Negotiate migration timeline with the acquiring company (most offer 12-18 months of support post-acquisition)

Staff Interview Application

How to Introduce This Pattern

Lead with the inventory of existing solutions. This signals that you don't default to building, and that you understand the total cost of ownership.

When NOT to Use Managed (Build Instead)

Core business differentiator: If the system IS the product (a payment processor building payment processing, a CDN building content delivery), building is justified because the operational expertise is your competitive advantage.
No managed solution exists: Novel problems (custom ML inference at edge, proprietary protocol handling) have no off-the-shelf solution.
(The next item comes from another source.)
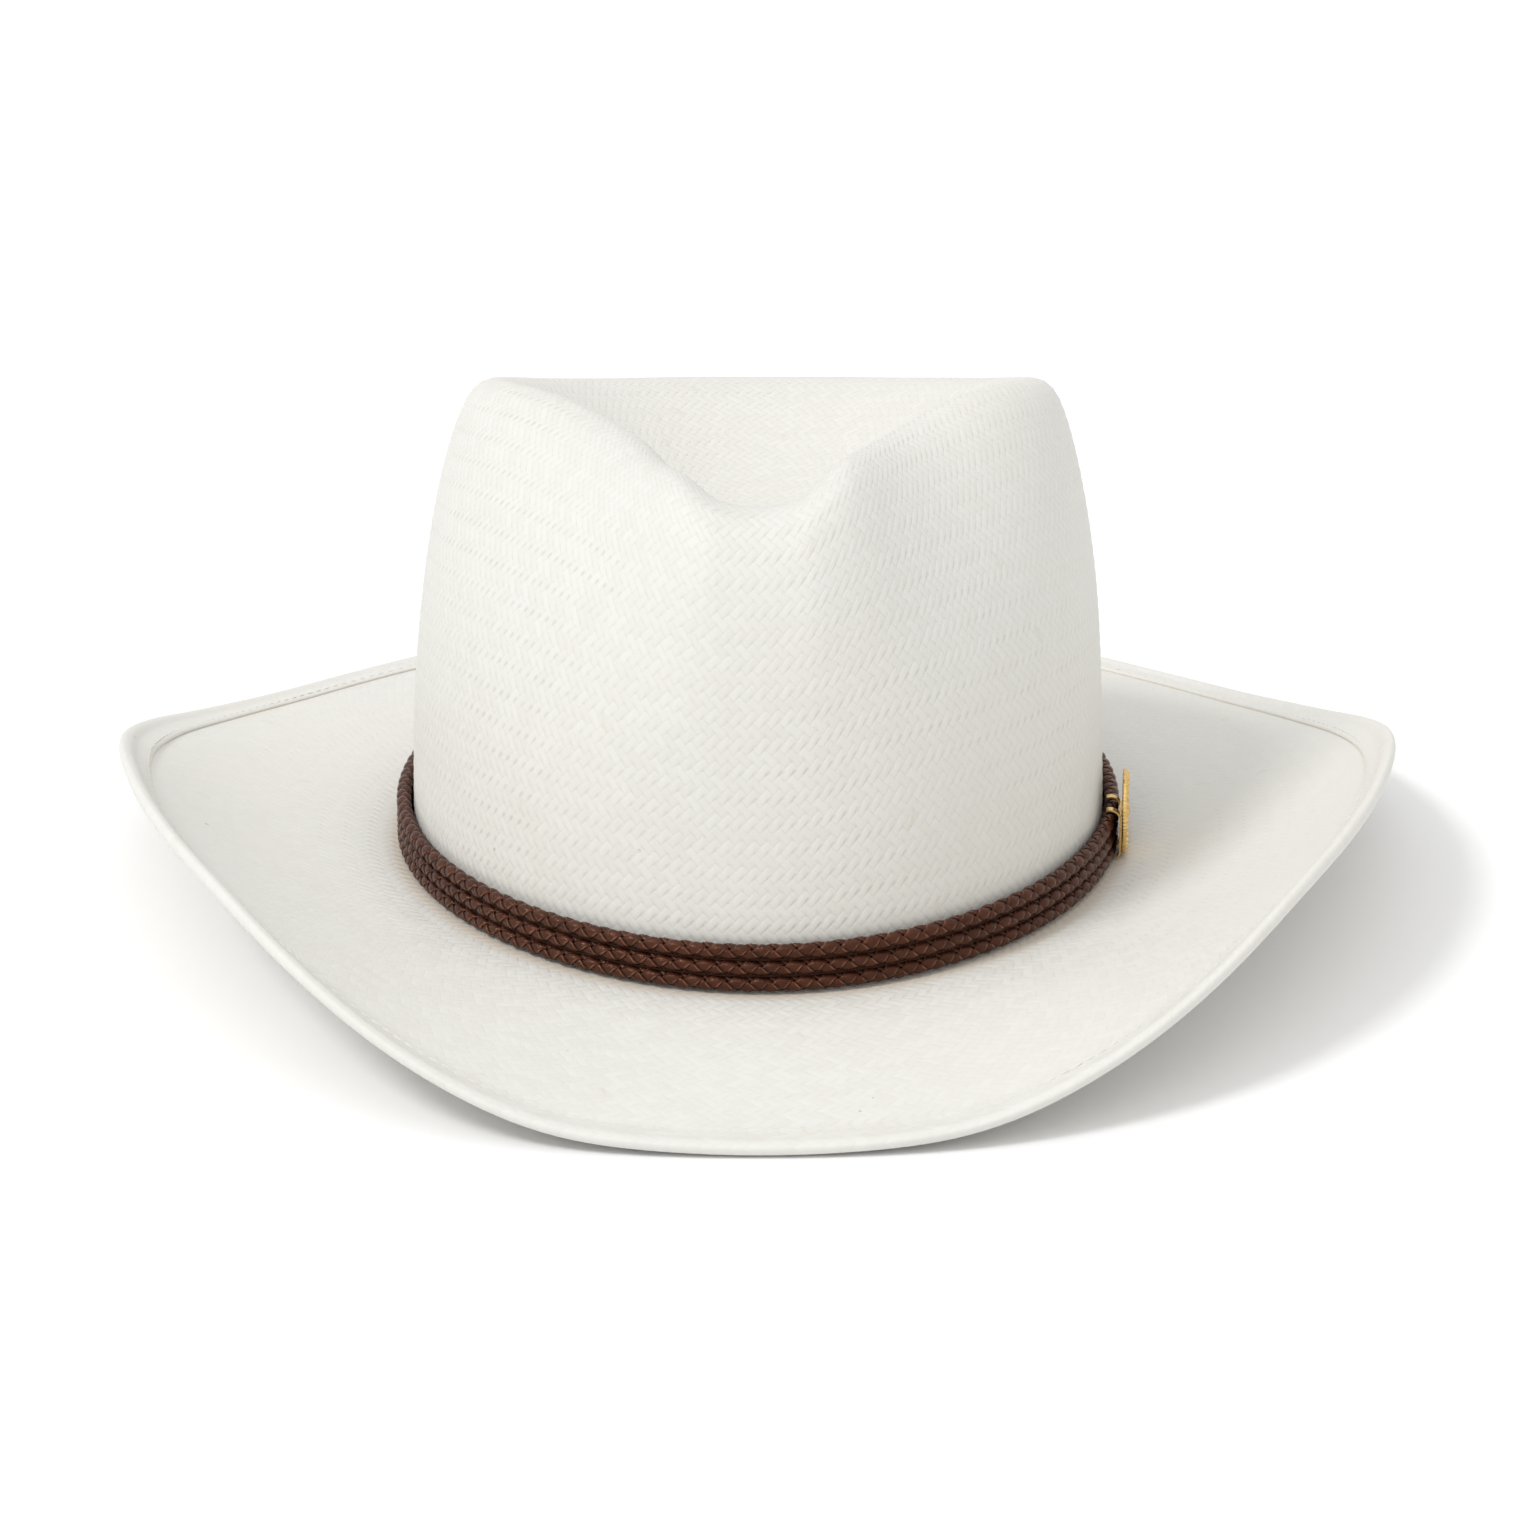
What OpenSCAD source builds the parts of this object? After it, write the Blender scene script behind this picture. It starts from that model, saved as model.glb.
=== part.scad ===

Build with an eye toward open-sourcing or spinning out.
Compliance prohibits third-party data handling: Some regulatory environments (defense, certain healthcare) cannot send data to SaaS vendors. Self-hosted or custom-built is the only option.
Cost crossover reached: When managed cost exceeds custom cost at your scale and the custom solution is proven (not speculative), migration is justified.

Follow-Up Questions to Anticipate

Interviewer Asks	What They Are Testing	How to Respond
"Why not just build it?"	TCO and opportunity cost awareness	"I could build it. The question is: should I? The TCO for custom is [X] over 3 years including opportunity cost. Managed is [Y]. Unless the gap is a P0 business differentiator, I'd use managed."
"What about vendor lock-in?"	Pragmatic risk assessment	"I'd abstract the vendor behind an interface from day one. Migration cost with an abstraction layer is weeks, not months. The lock-in risk is real but manageable."
"What if the vendor doesn't support [X]?"	Gap analysis depth	"That's the gap. I'd evaluate: is [X] a P0 requirement? Can we work around it? If it's truly critical and no workaround exists, I'd build only the [X] component and use managed for everything else."
"How do you evaluate vendors?"	Decision process maturity	"Three criteria: does it meet P0 requirements? What is the 3-year TCO including scale? What is the exit plan if the vendor fails? I'd prototype with the top 2 candidates before committing."